### EXERCISE AIM
Report all lines holding "handed".

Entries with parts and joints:

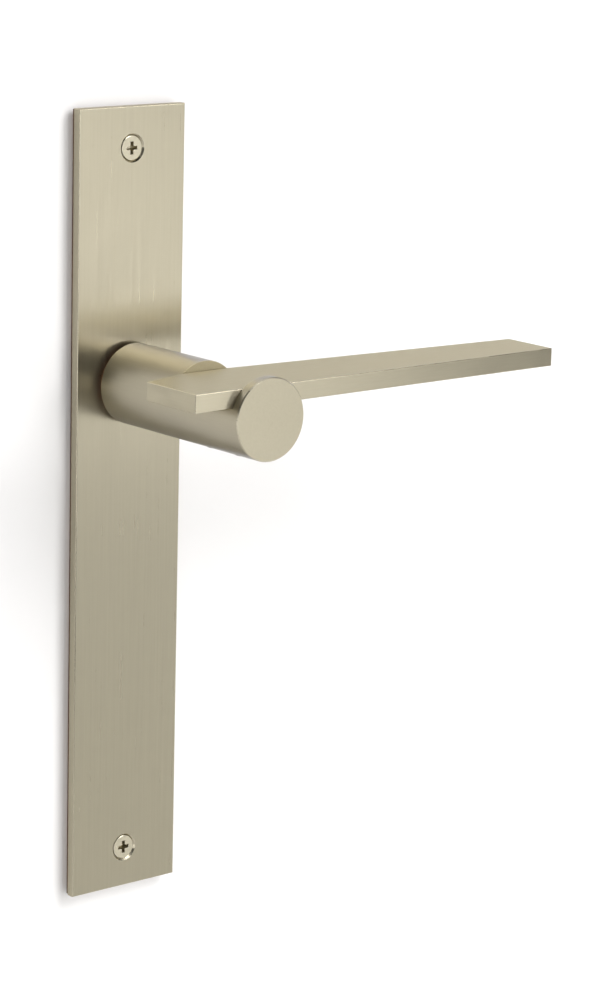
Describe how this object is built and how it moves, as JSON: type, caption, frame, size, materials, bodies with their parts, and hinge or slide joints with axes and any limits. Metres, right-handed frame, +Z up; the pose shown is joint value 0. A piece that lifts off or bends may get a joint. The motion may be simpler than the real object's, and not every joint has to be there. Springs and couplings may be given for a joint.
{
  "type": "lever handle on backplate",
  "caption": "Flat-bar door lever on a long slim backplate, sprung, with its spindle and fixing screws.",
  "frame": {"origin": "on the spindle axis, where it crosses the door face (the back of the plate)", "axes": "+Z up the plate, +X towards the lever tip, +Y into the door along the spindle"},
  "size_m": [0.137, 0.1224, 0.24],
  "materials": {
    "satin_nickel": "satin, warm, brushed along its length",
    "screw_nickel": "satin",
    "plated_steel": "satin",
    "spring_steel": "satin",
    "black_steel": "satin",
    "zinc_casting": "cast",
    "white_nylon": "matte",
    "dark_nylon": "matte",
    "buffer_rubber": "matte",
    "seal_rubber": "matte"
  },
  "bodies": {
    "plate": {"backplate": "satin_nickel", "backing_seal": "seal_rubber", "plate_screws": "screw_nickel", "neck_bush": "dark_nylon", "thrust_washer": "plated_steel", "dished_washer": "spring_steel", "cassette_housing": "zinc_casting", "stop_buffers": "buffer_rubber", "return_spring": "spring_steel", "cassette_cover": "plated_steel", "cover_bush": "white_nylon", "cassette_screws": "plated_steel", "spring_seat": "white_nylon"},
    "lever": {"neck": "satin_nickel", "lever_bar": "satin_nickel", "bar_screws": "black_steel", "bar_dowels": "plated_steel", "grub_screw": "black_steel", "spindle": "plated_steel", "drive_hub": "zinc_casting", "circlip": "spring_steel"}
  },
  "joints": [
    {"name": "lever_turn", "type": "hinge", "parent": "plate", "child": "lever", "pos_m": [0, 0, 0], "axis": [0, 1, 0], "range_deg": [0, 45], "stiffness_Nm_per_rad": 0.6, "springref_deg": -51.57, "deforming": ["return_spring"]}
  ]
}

...

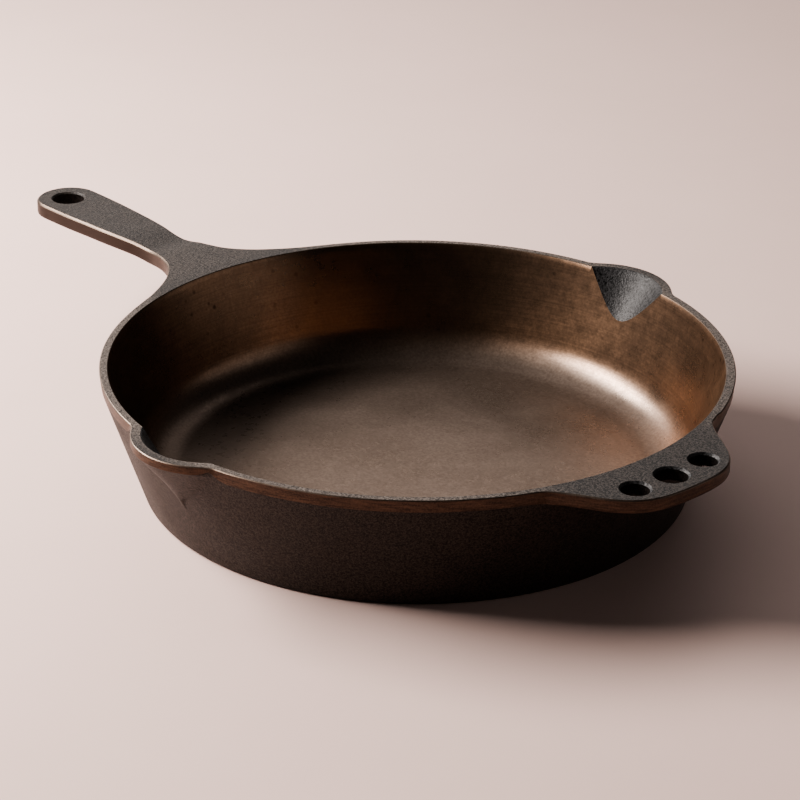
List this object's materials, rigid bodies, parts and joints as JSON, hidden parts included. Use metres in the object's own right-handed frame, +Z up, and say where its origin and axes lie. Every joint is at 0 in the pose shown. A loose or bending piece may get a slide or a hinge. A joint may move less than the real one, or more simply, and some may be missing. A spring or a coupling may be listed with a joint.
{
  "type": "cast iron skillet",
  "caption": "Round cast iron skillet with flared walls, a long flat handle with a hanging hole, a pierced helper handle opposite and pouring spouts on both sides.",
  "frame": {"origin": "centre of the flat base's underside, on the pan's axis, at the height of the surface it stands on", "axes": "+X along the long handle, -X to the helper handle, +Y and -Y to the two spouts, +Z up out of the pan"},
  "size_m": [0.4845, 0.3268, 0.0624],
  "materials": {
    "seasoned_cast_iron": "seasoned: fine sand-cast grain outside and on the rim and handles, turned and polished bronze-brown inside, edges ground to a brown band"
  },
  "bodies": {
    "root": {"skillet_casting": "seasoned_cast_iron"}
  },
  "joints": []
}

### COMPLETE RESPONSE
Describe how this object is built and how it moves, as JSON: type, caption, frame, size, materials, bodies with their parts, and hinge or slide joints with axes and any limits. Metres, right-handed frame, +Z up; the pose shown is joint value 0. A piece that lifts off or bends may get a joint. The motion may be simpler than the real object's, and not every joint has to be there. Springs and couplings may be given for a joint.
List this object's materials, rigid bodies, parts and joints as JSON, hidden parts included. Use metres in the object's own right-handed frame, +Z up, and say where its origin and axes lie. Every joint is at 0 in the pose shown. A loose or bending piece may get a slide or a hinge. A joint may move less than the real one, or more simply, and some may be missing. A spring or a coupling may be listed with a joint.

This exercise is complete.